• _TASK OBJECTIVE_: Give back exactly the lines running from the line that holds "base_pan();" through the line that holds "obj.matrix_world = Matrix.Identity(4)", ends included, and no other lines.

┌─ GIVEN MATERIAL

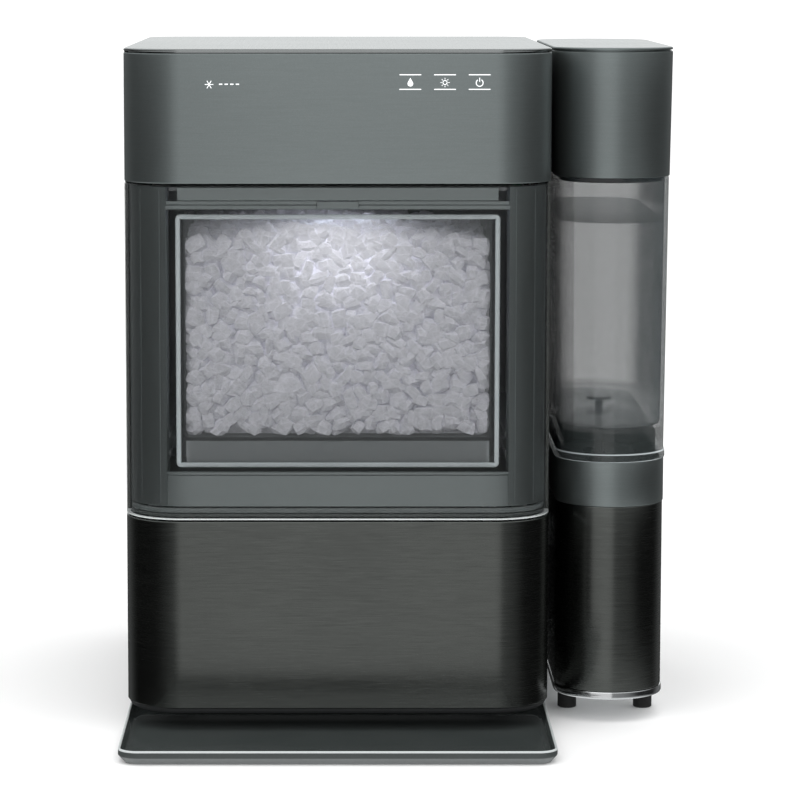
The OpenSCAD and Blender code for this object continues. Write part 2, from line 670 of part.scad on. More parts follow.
// One tube that runs through the fins and turns back at each side
module condenser_coil() place() color("chocolate") {
  for (k = [0:tube_rows - 1])
    rod_x(tube_y, tube_z0 + k * tube_rise, cond_x - tube_reach, cond_x + tube_reach, tube_r);
  for (k = [0:tube_rows - 2]) let (s = k % 2 == 0 ? -1 : 1)
    translate([cond_x + s * tube_reach, tube_y, tube_z0 + (k + 0.5) * tube_rise]) rotate([90, 0, 0])
      rotate([0, 0, -90 * s]) rotate_extrude(angle = 180) translate([tube_rise / 2, 0]) circle(tube_r);
}
shroud_y = fan_y + 5;
shroud_r = fan_r + 3;
arm_w = 3.6;
// Duct plate with a round collar and the three arms that carry the motor
module fan_shroud() place() color("black") {
  difference() {
    union() {
      box(cond_x - cond_w / 2, cond_x + cond_w / 2, shroud_y, shroud_y + shroud_t,
        fan_z - cond_w / 2, fan_z + cond_w / 2);
      rod_y(cond_x, fan_z, fan_y - 18, shroud_y + 1, shroud_r + 2);
    }
    rod_y(cond_x, fan_z, fan_y - 19, shroud_y + shroud_t + 1, shroud_r);
  }
  for (a = [30, 150, 270]) translate([cond_x, fan_y - 15.5, fan_z]) rotate([0, a, 0])
    translate([fan_motor_r + touch, -arm_w / 2, -arm_w / 2]) cube([shroud_r + 1 - fan_motor_r, arm_w, arm_w]);
}
module fan_motor() place() color("dimgray") difference() {
  rod_y(cond_x, fan_z, fan_y - 36, fan_y - 13, fan_motor_r);
  rod_y(cond_x, fan_z, fan_y - 30, fan_y - 12, fan_shaft_r + run_gap);
}
fan_blades = 7;
blade_chord = 18;
blade_t = 2;
hub_y = fan_y - 9;
module fan_rotor() place() color("dimgray") {
  rod_y(cond_x, fan_z, hub_y, hub_y + fan_hub_l, fan_hub_r);
  rod_y(cond_x, fan_z, fan_y - 29, hub_y + 1, fan_shaft_r);
  for (k = [0:fan_blades - 1])
    translate([cond_x, hub_y + fan_hub_l / 2, fan_z]) rotate([0, k * 360 / fan_blades, 0])
      translate([fan_hub_r - 1.5, 0, 0]) rotate([32, 0, 0])
        translate([0, -blade_t / 2, -blade_chord / 2]) cube([fan_r - fan_hub_r, blade_t, blade_chord]);
}
line_r = 2.4;
dryer_r = 8;
dryer_x = (comp_x - comp_r + auger_x + foam_out) / 2;
dryer_y = cond_y - 16;
dryer_z = [coil_top + 60, coil_top + 130];
over_z = cond_z1 + 10;
turn_x = cond_x + tube_reach + 9;
comp_top = comp_z + comp_h;
suction_x = comp_x - sqrt(comp_r * comp_r - (comp_y - auger_y) * (comp_y - auger_y));
// Discharge line, liquid line with its filter dryer, and the suction line back to the compressor
module refrigerant_lines() place() color("chocolate") {
  rod(dryer_x, dryer_y, dryer_z[0], dryer_z[1], dryer_r);
  sweep(route([[comp_x, comp_y, comp_top + touch], [comp_x, comp_y, comp_top + 12],
    [turn_x, comp_y, comp_top + 12], [turn_x, tube_y, comp_top + 12], [turn_x, tube_y, tube_z0],
    [cond_x + tube_reach + touch, tube_y, tube_z0]], 6), line_r);
  sweep(route([[cond_x + tube_reach + touch, tube_y, tube_z1], [turn_x, tube_y, tube_z1],
    [turn_x, tube_y, over_z], [dryer_x, tube_y, over_z], [dryer_x, dryer_y, over_z],
    [dryer_x, dryer_y, dryer_z[1] - 1]], 6), line_r);
  sweep(route([[dryer_x, dryer_y, dryer_z[0] + 1], [dryer_x, dryer_y, dryer_z[0] - 30],
    [dryer_x, auger_y + 14, dryer_z[0] - 30], [dryer_x, auger_y + 14, coil_top],
    [dryer_x, auger_y, coil_top], [coil_side, auger_y, coil_top]], 5), line_r);
  rod_x(auger_y, coil_low, coil_side, suction_x - 0.3, line_r);
}
module cord_gland() place() color("black") difference() {
  union() {
    rod_y(gland_x, gland_z, y_rear - gland_in, cab_d + gland_out, gland_flange - 2 - touch);
    rod_y(gland_x, gland_z, y_rear + skin + touch, cab_d + 3, gland_flange);
    rod_y(gland_x, gland_z, y_rear - 4, y_rear - touch, gland_flange);
  }
  rod_y(gland_x, gland_z, y_rear - gland_in - 1, cab_d + gland_out + 1, gland_bore);
}

// ---------------------------------------------------------------- ice drawer

module drawer_front() place() color([0.25, 0.3, 0.3, 0.6]) front_shell(door_t, z_door0, z_door1);
// Frame behind the drawer front, with the window and a T-shaped top for the rail
module drawer_frame() place() color([0.3, 0.33, 0.33]) {
  difference() {
    translate([0, 0, z_door0 + 1]) linear_extrude(z_door1 - z_door0 - 2) difference() {
      cab_plan(door_y);
      translate([-cab_w, frame_y]) square([2 * cab_w, cab_d]);
    }
    box(-window_x, window_x, 0, frame_y + 1, window_z0, rail_bar_z);
    box(-rail_bar_x, rail_bar_x, 0, frame_y + 1, rail_bar_z - 1, z_door1);
  }
  translate([0, 0, liner_z0 - 1]) linear_extrude(liner_z1 - liner_z0 + 2) intersection() {
    cab_plan(door_y);
    for (s = [-1, 1]) translate([s * (liner_x - 1.5) - 2.5, frame_y]) square([5, seal_d]);
  }
  for (z = [liner_z0 - 1, liner_z1 - 4])
    box(-liner_x + 4, liner_x - 4, frame_y, frame_y + seal_d, z, z + 5);
}
module drawer_top_rail() place() color([0.4, 0.43, 0.43]) {
  box(-rail_bar_x + touch, rail_bar_x - touch, door_y + 2 * touch, frame_y, rail_bar_z + 5, z_door1 - 1);
  box(-rail_bar_x + touch, rail_bar_x - touch, door_y + 2, frame_y, rail_bar_z, rail_bar_z + 5);
  box(-13, 13, door_y + 2 * touch, door_y + 2, rail_bar_z + 0.5, rail_bar_z + 4);
}
// Clear bin: front plate, tub, ice floor with melt-water slots, and a runner at each side
module ice_bin() place() color([0.85, 0.9, 0.92, 0.4]) {
  hx = bin_w / 2;
  floor_z = bin_z0 + bin_floor_up;
  difference() {
    union() {
      box(-hx - bin_edge, hx + bin_edge, bin_y0, bin_y0 + bin_t, bin_z0, bin_z1);
      box(-hx, hx, bin_y0, bin_y1, bin_z0, bin_z1);
    }
    box(-hx + bin_t, hx - bin_t, bin_y0 + bin_t, bin_y1 - bin_t, floor_z + bin_t, bin_z1 + 1);
    box(-hx + bin_t, hx - bin_t, bin_y0 + bin_t, bin_y1 - bin_t, bin_z0 - 1, floor_z);
    for (x = [-60:30:60]) box(x - 2, x + 2, bin_y0 + 30, bin_y1 - 30, floor_z - 1, floor_z + bin_t + 1);
  }
  for (s = [0, 1]) mirror([s, 0, 0]) box(hx, runner_x, liner_y0 + 8, bin_y1 - 2, runner_z, runner_z1);
}

// ---------------------------------------------------------------- drip tray

tray_r = 12;
module tray_plan(inset) {
  hx = cab_w / 2 - inset;
  r = tray_r - inset;
  y0 = -tray_reach + inset;
  y1 = tray_under - inset;
  translate([-hx, y0 + r]) square([2 * hx, y1 - y0 - r]);
  translate([-hx + r, y0]) square([2 * (hx - r), 2 * tray_r]);
  for (s = [-1, 1]) translate([s * (hx - r), y0 + r]) circle(r);
}
module drip_tray() place() color([0.13, 0.15, 0.15]) difference() {
  union() {
    linear_extrude(1.6) tray_plan(3.5);
    translate([0, 0, 1.6]) linear_extrude(tray_h - 1.6) tray_plan(0);
  }
  translate([0, 0, tray_t]) linear_extrude(tray_h) tray_plan(tray_t);
}

// ---------------------------------------------------------------- side tank

base_foot_x = base_r - base_t - 8;
base_back = tank_y + tank_span + base_r;
module tank_base_shell() place() color([0.1, 0.11, 0.11]) {
  difference() {
    stadium(base_r, base_r, base_z0, base_z0 + base_h);
    stadium(base_r - base_t, base_r - base_t, base_z0 - 1, base_z0 + base_h + 1);
    for (z = link_z) rod_y(tank_x, z, base_back - 6, base_back + 6, link_r + 0.2);
  }
  box(cab_w / 2 + touch, tank_x - base_r + 0.5, mid_tank_y - bracket_w / 2, mid_tank_y + bracket_w / 2,
    bracket_z0, bracket_z0 + bracket_h);
}
// Bottom plate with its bright edge ring and four rubber feet
module tank_base_floor() place() color("silver") {
  stadium(base_r + 0.6, base_r + 0.6, ring_z, base_z0 - touch);
  for (s = [-1, 1], y = [tank_y + 17, tank_y + tank_span - 17])
    rod(tank_x + s * base_foot_x, y, 0, ring_z, 6);
}
module tank_collar() place() color([0.36, 0.39, 0.39]) difference() {
  union() {
    difference() {
      stadium(collar_r, collar_r, collar_z0, collar_z1);
      stadium(collar_r - collar_t, collar_r - collar_t, collar_z0 - 1, collar_z1 + 1);
    }
    stadium(collar_r - collar_t, collar_r - collar_t, deck_z, deck_z + deck_t);
    rod(tank_x, mid_tank_y, deck_z, post_top, 2);
  }
  for (y = [mid_tank_y - 22, mid_tank_y + 22]) rod(tank_x, y, deck_z - 1, deck_z + deck_t + 1, 5);
}
// Clear tank: skirt that nests in the collar, resting lip, tapered wall and floor with the valve hole
module water_tank() place() color([0.6, 0.66, 0.67, 0.4]) difference() {
  union() {
    stadium(skirt_r, skirt_r, deck_z + deck_t + 1, lip_z0);
    stadium(collar_r + 0.6, collar_r + 0.6, lip_z0, lip_z1);
    stadium(tank_low_r, tank_top_r, lip_z1, tank_z1);
  }
  stadium(skirt_r - tank_t, skirt_r - tank_t, deck_z + deck_t, tank_floor - tank_floor_t);
  stadium(tank_low_r - tank_t, tank_top_r - tank_t, tank_floor, tank_z1 + 0.01);
  rod(tank_x, mid_tank_y, tank_floor - tank_floor_t - 1, tank_floor + 1, valve_r - 2);
}
seal_t = 2;
poppet_z = tank_floor + valve_lift;
// Poppet of the tank's valve, held open by the collar's post
module tank_valve() place() color("white") {
  rod(tank_x, mid_tank_y, post_top + touch, poppet_z, stem_r);
  rod(tank_x, mid_tank_y, poppet_z, poppet_z + seal_t, valve_r);
  rod(tank_x, mid_tank_y, post_top + 2, post_top + 4, stem_r + 2);
}
cap_t = 2.2;
module tank_cap() place() color([0.36, 0.39, 0.39]) difference() {
  union() {
    stadium(cap_low_r, cap_r, tank_z1 + touch, z_fascia1);
    stadium(cap_r - seam, cap_r - seam, z_fascia1, z_top);
    stadium(cap_r, cap_r, z_top, cab_h);
  }
  stadium(cap_low_r - cap_t, cap_r - cap_t, tank_z1, cab_h - cap_t);
}
stopper_drop = 3;
// Stopper inside the cap that seals the tank's mouth
module cap_seal() place() color([0.1, 0.1, 0.1]) {
  r = tank_top_r - tank_t - fit;
  stadium(cap_low_r - cap_t - touch, cap_low_r - cap_t - touch, tank_z1 + touch, tank_z1 + 4);
  difference() {
    stadium(r - 0.4, r - 0.4, tank_z1 - stopper_drop, tank_z1 + touch);
    stadium(r - 3, r - 3, tank_z1 - stopper_drop - 1, tank_z1 - 1);
  }
}
module tank_link_hoses() place() color("gray") for (z = link_z) sweep(route([
  [link_x, y_rear - 6, z], [link_x, cab_d + link_out, z], [tank_x, cab_d + link_out, z],
  [tank_x, base_back - 4, z]], 9), link_r, 12);

base_pan();
cabinet_feet();
side_panel_left();
side_panel_right();
rear_panel();
rear_screws();
top_panel();
control_fascia();
lower_front_panel();
support_frame();
compartment_liner();
drawer_rails();
bin_light_lens();
display_board();
touch_pads();
status_light_guide();
power_board();
reservoir();
float_guide();
level_float();
water_pump();
water_feed_hose();
drain_hoses();
drain_spouts();
drain_plug_left();
drain_plug_right();
gear_motor();
motor_pinion();
gearbox_housing();
gearbox_cover();
auger_bush();
auger_screw();
auger_gear();
freezing_barrel();
evaporator_coil();
barrel_foam();
extruder_head();
ice_chute();
compressor();
compressor_grommets();
condenser_fins();
condenser_coil();
fan_shroud();
fan_motor();
fan_rotor();
refrigerant_lines();
cord_gland();
tank_link_hoses();
drawer_front();
drawer_frame();
drawer_top_rail();
ice_bin();
drip_tray();
tank_base_shell();
tank_base_floor();
tank_collar();
water_tank();
tank_valve();
tank_cap();
cap_seal();
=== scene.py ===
"""Finished look of a countertop nugget ice maker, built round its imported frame."""

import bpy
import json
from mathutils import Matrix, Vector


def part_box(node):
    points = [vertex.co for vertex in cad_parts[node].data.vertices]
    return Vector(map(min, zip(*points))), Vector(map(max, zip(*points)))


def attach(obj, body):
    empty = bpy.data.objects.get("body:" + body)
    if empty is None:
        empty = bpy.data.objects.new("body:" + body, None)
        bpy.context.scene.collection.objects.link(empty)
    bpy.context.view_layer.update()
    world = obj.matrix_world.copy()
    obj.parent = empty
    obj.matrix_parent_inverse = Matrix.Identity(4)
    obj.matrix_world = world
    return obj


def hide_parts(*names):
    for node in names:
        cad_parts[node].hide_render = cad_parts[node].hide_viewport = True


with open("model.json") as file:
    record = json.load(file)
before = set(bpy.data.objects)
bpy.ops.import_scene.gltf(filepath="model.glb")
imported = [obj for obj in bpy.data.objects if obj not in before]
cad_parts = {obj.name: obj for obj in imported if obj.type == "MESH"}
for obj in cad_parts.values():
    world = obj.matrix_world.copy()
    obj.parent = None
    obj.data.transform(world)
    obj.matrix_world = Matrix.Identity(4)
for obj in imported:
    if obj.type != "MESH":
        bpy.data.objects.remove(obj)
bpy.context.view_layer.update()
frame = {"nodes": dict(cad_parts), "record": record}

import json
import math

import bmesh
import bpy
from bpy.props import FloatProperty, FloatVectorProperty, IntProperty, PointerProperty
from mathutils import Euler, Vector

bl_info = {
    "name": "Nugget ice maker",
    "version": (1, 0, 0),
    "blender": (4, 5, 0),
    "location": "3D View > Sidebar > Ice maker",
    "description": "Builds the finished look of a countertop nugget ice maker round its frame",
    "category": "Object",
}

# ------------------------------------------------------------------ places, from the frame

MM = 0.001
# Everything is drawn in millimetres in the cabinet's own frame: x from its middle, y back from its front.
FRONT_LOW, FRONT_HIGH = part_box("control_fascia")
CAB_X = (FRONT_LOW.x + FRONT_HIGH.x) / 2
FRONT_Y = FRONT_LOW.y
HALF_W = (FRONT_HIGH.x - FRONT_LOW.x) / 2 / MM
REACH = (FRONT_HIGH.y - FRONT_LOW.y) / MM


def span(node):
    """Lowest and highest corner of a CAD node in the cabinet's own millimetres."""
    low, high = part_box(node)
    return [Vector(((p.x - CAB_X) / MM, (p.y - FRONT_Y) / MM, p.z / MM)) for p in (low, high)]


def to_frame(p):
    """A place in the cabinet's own millimetres as one in the frame's metres."""
    return Vector((p[0] * MM + CAB_X, p[1] * MM + FRONT_Y, p[2] * MM))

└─

• _TASK SOLUTION_:
base_pan();
cabinet_feet();
side_panel_left();
side_panel_right();
rear_panel();
rear_screws();
top_panel();
control_fascia();
lower_front_panel();
support_frame();
compartment_liner();
drawer_rails();
bin_light_lens();
display_board();
touch_pads();
status_light_guide();
power_board();
reservoir();
float_guide();
level_float();
water_pump();
water_feed_hose();
drain_hoses();
drain_spouts();
drain_plug_left();
drain_plug_right();
gear_motor();
motor_pinion();
gearbox_housing();
gearbox_cover();
auger_bush();
auger_screw();
auger_gear();
freezing_barrel();
evaporator_coil();
barrel_foam();
extruder_head();
ice_chute();
compressor();
compressor_grommets();
condenser_fins();
condenser_coil();
fan_shroud();
fan_motor();
fan_rotor();
refrigerant_lines();
cord_gland();
tank_link_hoses();
drawer_front();
drawer_frame();
drawer_top_rail();
ice_bin();
drip_tray();
tank_base_shell();
tank_base_floor();
tank_collar();
water_tank();
tank_valve();
tank_cap();
cap_seal();
=== scene.py ===
"""Finished look of a countertop nugget ice maker, built round its imported frame."""

import bpy
import json
from mathutils import Matrix, Vector


def part_box(node):
    points = [vertex.co for vertex in cad_parts[node].data.vertices]
    return Vector(map(min, zip(*points))), Vector(map(max, zip(*points)))


def attach(obj, body):
    empty = bpy.data.objects.get("body:" + body)
    if empty is None:
        empty = bpy.data.objects.new("body:" + body, None)
        bpy.context.scene.collection.objects.link(empty)
    bpy.context.view_layer.update()
    world = obj.matrix_world.copy()
    obj.parent = empty
    obj.matrix_parent_inverse = Matrix.Identity(4)
    obj.matrix_world = world
    return obj


def hide_parts(*names):
    for node in names:
        cad_parts[node].hide_render = cad_parts[node].hide_viewport = True


with open("model.json") as file:
    record = json.load(file)
before = set(bpy.data.objects)
bpy.ops.import_scene.gltf(filepath="model.glb")
imported = [obj for obj in bpy.data.objects if obj not in before]
cad_parts = {obj.name: obj for obj in imported if obj.type == "MESH"}
for obj in cad_parts.values():
    world = obj.matrix_world.copy()
    obj.parent = None
    obj.data.transform(world)
    obj.matrix_world = Matrix.Identity(4)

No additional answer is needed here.